Exercise brief> Produce a verbatim copy of the entries listed below.

(Records that describe objects)
>>>
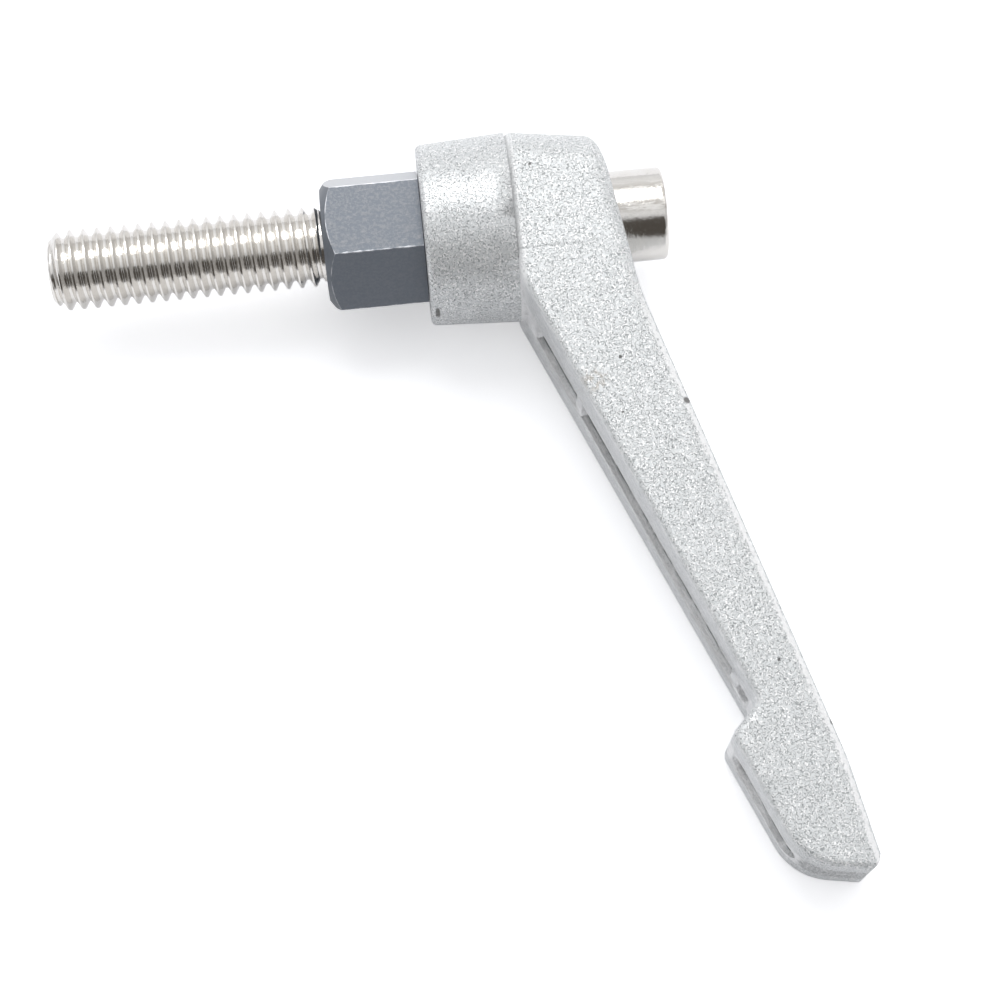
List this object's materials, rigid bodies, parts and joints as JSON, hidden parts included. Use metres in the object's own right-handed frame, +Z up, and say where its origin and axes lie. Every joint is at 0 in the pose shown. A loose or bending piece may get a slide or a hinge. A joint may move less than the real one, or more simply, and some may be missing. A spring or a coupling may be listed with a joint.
{
  "type": "adjustable clamping lever",
  "caption": "Adjustable clamping lever: cast arm and hub indexed by teeth on a hexagonal insert with a threaded stud, lifted against a spring to turn.",
  "frame": {"origin": "On the stud's axis, in the face of the hexagon that seats on the clamped part.", "axes": "The stud points along -X. +Z is up from the surface the lever lies on. The arm points along -Y and away from the stud, leaning down by about 3.5 degrees so that hub and toe both touch the surface."},
  "size_m": [0.0539, 0.0569, 0.0139],
  "materials": {
    "nickel_steel": "bright nickel plate",
    "black_steel": "black oxide, worn bright at the edges",
    "spring_steel": "plain drawn wire",
    "hammertone_silver": "silver hammertone powder coat on a zinc casting"
  },
  "bodies": {
    "clamp_stud": {"threaded_stud": "nickel_steel", "hex_insert": "black_steel", "retaining_screw": "nickel_steel"},
    "spring": {"compression_spring": "spring_steel"},
    "lever": {"lever_handle": "hammertone_silver"}
  },
  "joints": [
    {"name": "index_turn", "type": "hinge", "parent": "clamp_stud", "child": "spring", "pos_m": [0.0105, 0, 0], "axis": [1, 0, 0], "continuous": true},
    {"name": "lift", "type": "slide", "parent": "spring", "child": "lever", "axis": [1, 0, 0], "range_m": [0, 0.0026], "stiffness_N_per_m": 520, "springref_m": -0.005, "deforming": ["compression_spring"]}
  ]
}
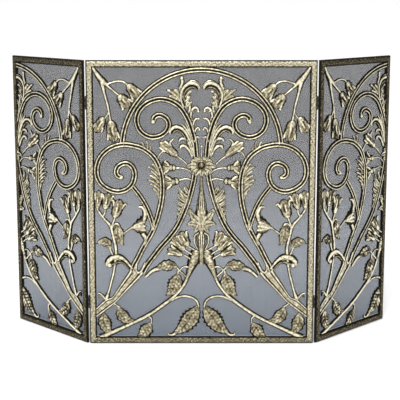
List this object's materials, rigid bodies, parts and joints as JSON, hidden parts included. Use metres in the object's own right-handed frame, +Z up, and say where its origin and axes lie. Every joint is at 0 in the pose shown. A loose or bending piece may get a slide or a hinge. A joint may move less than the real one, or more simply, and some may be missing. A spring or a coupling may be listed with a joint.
{
  "type": "fireplace_screen",
  "caption": "Three-panel folding fireplace screen with cast scroll-and-vine filigree in aged gold frames over dark wire mesh",
  "frame": {"origin": "on the floor plane, in the middle of the front face of the centre panel's bottom rail", "axes": "+X to the right of a person facing the screen, +Y away from that person into the fireplace, +Z up"},
  "size_m": [1.1612, 0.2331, 0.838],
  "materials": {
    "aged_gold": "antique gold rubbed over black",
    "black_mesh": "matt black woven wire",
    "dark_steel": "satin dark hardware"
  },
  "bodies": {
    "centre_panel": {"centre_arch": "aged_gold", "centre_base_vine": "aged_gold", "centre_bottom_rail": "aged_gold", "centre_crest": "aged_gold", "centre_finial": "aged_gold", "centre_hinge_screws": "dark_steel", "centre_left_bud_stems": "aged_gold", "centre_left_corner_spray": "aged_gold", "centre_left_hinge_leaves": "dark_steel", "centre_left_hinge_pins": "dark_steel", "centre_left_scrollwork": "aged_gold", "centre_left_side_vine": "aged_gold", "centre_left_stile": "aged_gold", "centre_mesh_hem": "black_mesh", "centre_mesh_screws": "dark_steel", "centre_right_bud_stems": "aged_gold", "centre_right_corner_spray": "aged_gold", "centre_right_hinge_leaves": "dark_steel", "centre_right_hinge_pins": "dark_steel", "centre_right_scrollwork": "aged_gold", "centre_right_side_vine": "aged_gold", "centre_right_stile": "aged_gold", "centre_rosette": "aged_gold", "centre_top_rail": "aged_gold", "centre_wire_mesh": "black_mesh"},
    "left_wing": {"left_wing_base_vine": "aged_gold", "left_wing_bottom_rail": "aged_gold", "left_wing_bud_stems": "aged_gold", "left_wing_corner_spray": "aged_gold", "left_wing_half_motif": "aged_gold", "left_wing_half_rosette": "aged_gold", "left_wing_hinge_leaves": "dark_steel", "left_wing_hinge_screws": "dark_steel", "left_wing_inner_stile": "aged_gold", "left_wing_mesh_hem": "black_mesh", "left_wing_mesh_screws": "dark_steel", "left_wing_outer_stile": "aged_gold", "left_wing_scrollwork": "aged_gold", "left_wing_side_vine": "aged_gold", "left_wing_top_rail": "aged_gold", "left_wing_wire_mesh": "black_mesh"},
    "right_wing": {"right_wing_base_vine": "aged_gold", "right_wing_bottom_rail": "aged_gold", "right_wing_bud_stems": "aged_gold", "right_wing_corner_spray": "aged_gold", "right_wing_half_motif": "aged_gold", "right_wing_half_rosette": "aged_gold", "right_wing_hinge_leaves": "dark_steel", "right_wing_hinge_screws": "dark_steel", "right_wing_inner_stile": "aged_gold", "right_wing_mesh_hem": "black_mesh", "right_wing_mesh_screws": "dark_steel", "right_wing_outer_stile": "aged_gold", "right_wing_scrollwork": "aged_gold", "right_wing_side_vine": "aged_gold", "right_wing_top_rail": "aged_gold", "right_wing_wire_mesh": "black_mesh"}
  },
  "joints": [
    {"name": "left_hinge", "type": "hinge", "parent": "centre_panel", "child": "left_wing", "pos_m": [-0.33075, 0.011, 0.42], "axis": [0, 0, -1], "range_deg": [-42, 138]},
    {"name": "right_hinge", "type": "hinge", "parent": "centre_panel", "child": "right_wing", "pos_m": [0.33075, 0.011, 0.42], "axis": [0, 0, 1], "range_deg": [-42, 138]}
  ]
}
<<<
The result>
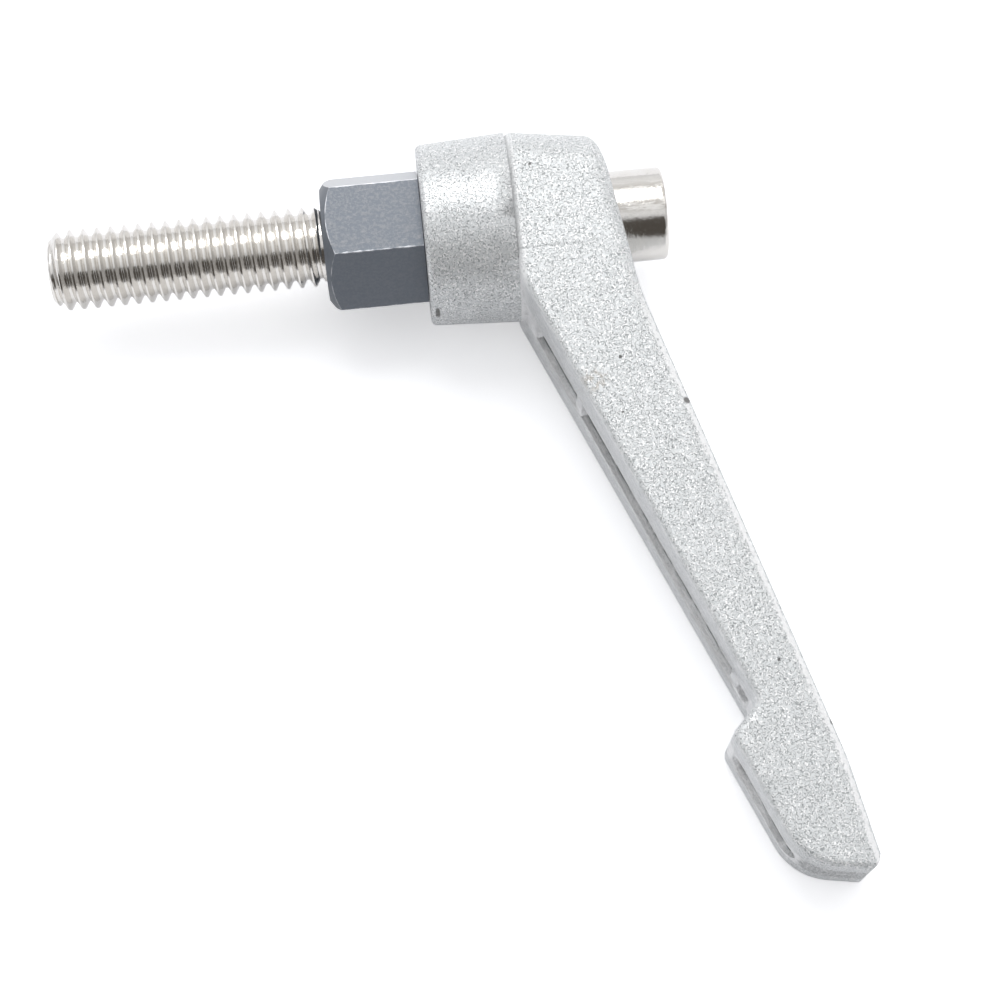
List this object's materials, rigid bodies, parts and joints as JSON, hidden parts included. Use metres in the object's own right-handed frame, +Z up, and say where its origin and axes lie. Every joint is at 0 in the pose shown. A loose or bending piece may get a slide or a hinge. A joint may move less than the real one, or more simply, and some may be missing. A spring or a coupling may be listed with a joint.
{
  "type": "adjustable clamping lever",
  "caption": "Adjustable clamping lever: cast arm and hub indexed by teeth on a hexagonal insert with a threaded stud, lifted against a spring to turn.",
  "frame": {"origin": "On the stud's axis, in the face of the hexagon that seats on the clamped part.", "axes": "The stud points along -X. +Z is up from the surface the lever lies on. The arm points along -Y and away from the stud, leaning down by about 3.5 degrees so that hub and toe both touch the surface."},
  "size_m": [0.0539, 0.0569, 0.0139],
  "materials": {
    "nickel_steel": "bright nickel plate",
    "black_steel": "black oxide, worn bright at the edges",
    "spring_steel": "plain drawn wire",
    "hammertone_silver": "silver hammertone powder coat on a zinc casting"
  },
  "bodies": {
    "clamp_stud": {"threaded_stud": "nickel_steel", "hex_insert": "black_steel", "retaining_screw": "nickel_steel"},
    "spring": {"compression_spring": "spring_steel"},
    "lever": {"lever_handle": "hammertone_silver"}
  },
  "joints": [
    {"name": "index_turn", "type": "hinge", "parent": "clamp_stud", "child": "spring", "pos_m": [0.0105, 0, 0], "axis": [1, 0, 0], "continuous": true},
    {"name": "lift", "type": "slide", "parent": "spring", "child": "lever", "axis": [1, 0, 0], "range_m": [0, 0.0026], "stiffness_N_per_m": 520, "springref_m": -0.005, "deforming": ["compression_spring"]}
  ]
}
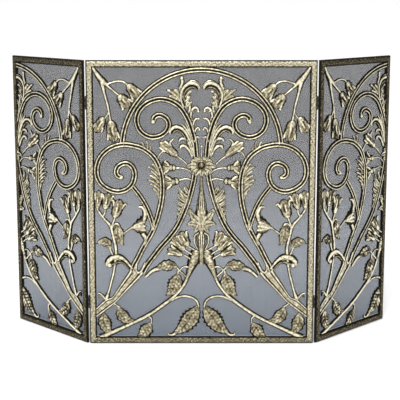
List this object's materials, rigid bodies, parts and joints as JSON, hidden parts included. Use metres in the object's own right-handed frame, +Z up, and say where its origin and axes lie. Every joint is at 0 in the pose shown. A loose or bending piece may get a slide or a hinge. A joint may move less than the real one, or more simply, and some may be missing. A spring or a coupling may be listed with a joint.
{
  "type": "fireplace_screen",
  "caption": "Three-panel folding fireplace screen with cast scroll-and-vine filigree in aged gold frames over dark wire mesh",
  "frame": {"origin": "on the floor plane, in the middle of the front face of the centre panel's bottom rail", "axes": "+X to the right of a person facing the screen, +Y away from that person into the fireplace, +Z up"},
  "size_m": [1.1612, 0.2331, 0.838],
  "materials": {
    "aged_gold": "antique gold rubbed over black",
    "black_mesh": "matt black woven wire",
    "dark_steel": "satin dark hardware"
  },
  "bodies": {
    "centre_panel": {"centre_arch": "aged_gold", "centre_base_vine": "aged_gold", "centre_bottom_rail": "aged_gold", "centre_crest": "aged_gold", "centre_finial": "aged_gold", "centre_hinge_screws": "dark_steel", "centre_left_bud_stems": "aged_gold", "centre_left_corner_spray": "aged_gold", "centre_left_hinge_leaves": "dark_steel", "centre_left_hinge_pins": "dark_steel", "centre_left_scrollwork": "aged_gold", "centre_left_side_vine": "aged_gold", "centre_left_stile": "aged_gold", "centre_mesh_hem": "black_mesh", "centre_mesh_screws": "dark_steel", "centre_right_bud_stems": "aged_gold", "centre_right_corner_spray": "aged_gold", "centre_right_hinge_leaves": "dark_steel", "centre_right_hinge_pins": "dark_steel", "centre_right_scrollwork": "aged_gold", "centre_right_side_vine": "aged_gold", "centre_right_stile": "aged_gold", "centre_rosette": "aged_gold", "centre_top_rail": "aged_gold", "centre_wire_mesh": "black_mesh"},
    "left_wing": {"left_wing_base_vine": "aged_gold", "left_wing_bottom_rail": "aged_gold", "left_wing_bud_stems": "aged_gold", "left_wing_corner_spray": "aged_gold", "left_wing_half_motif": "aged_gold", "left_wing_half_rosette": "aged_gold", "left_wing_hinge_leaves": "dark_steel", "left_wing_hinge_screws": "dark_steel", "left_wing_inner_stile": "aged_gold", "left_wing_mesh_hem": "black_mesh", "left_wing_mesh_screws": "dark_steel", "left_wing_outer_stile": "aged_gold", "left_wing_scrollwork": "aged_gold", "left_wing_side_vine": "aged_gold", "left_wing_top_rail": "aged_gold", "left_wing_wire_mesh": "black_mesh"},
    "right_wing": {"right_wing_base_vine": "aged_gold", "right_wing_bottom_rail": "aged_gold", "right_wing_bud_stems": "aged_gold", "right_wing_corner_spray": "aged_gold", "right_wing_half_motif": "aged_gold", "right_wing_half_rosette": "aged_gold", "right_wing_hinge_leaves": "dark_steel", "right_wing_hinge_screws": "dark_steel", "right_wing_inner_stile": "aged_gold", "right_wing_mesh_hem": "black_mesh", "right_wing_mesh_screws": "dark_steel", "right_wing_outer_stile": "aged_gold", "right_wing_scrollwork": "aged_gold", "right_wing_side_vine": "aged_gold", "right_wing_top_rail": "aged_gold", "right_wing_wire_mesh": "black_mesh"}
  },
  "joints": [
    {"name": "left_hinge", "type": "hinge", "parent": "centre_panel", "child": "left_wing", "pos_m": [-0.33075, 0.011, 0.42], "axis": [0, 0, -1], "range_deg": [-42, 138]},
    {"name": "right_hinge", "type": "hinge", "parent": "centre_panel", "child": "right_wing", "pos_m": [0.33075, 0.011, 0.42], "axis": [0, 0, 1], "range_deg": [-42, 138]}
  ]
}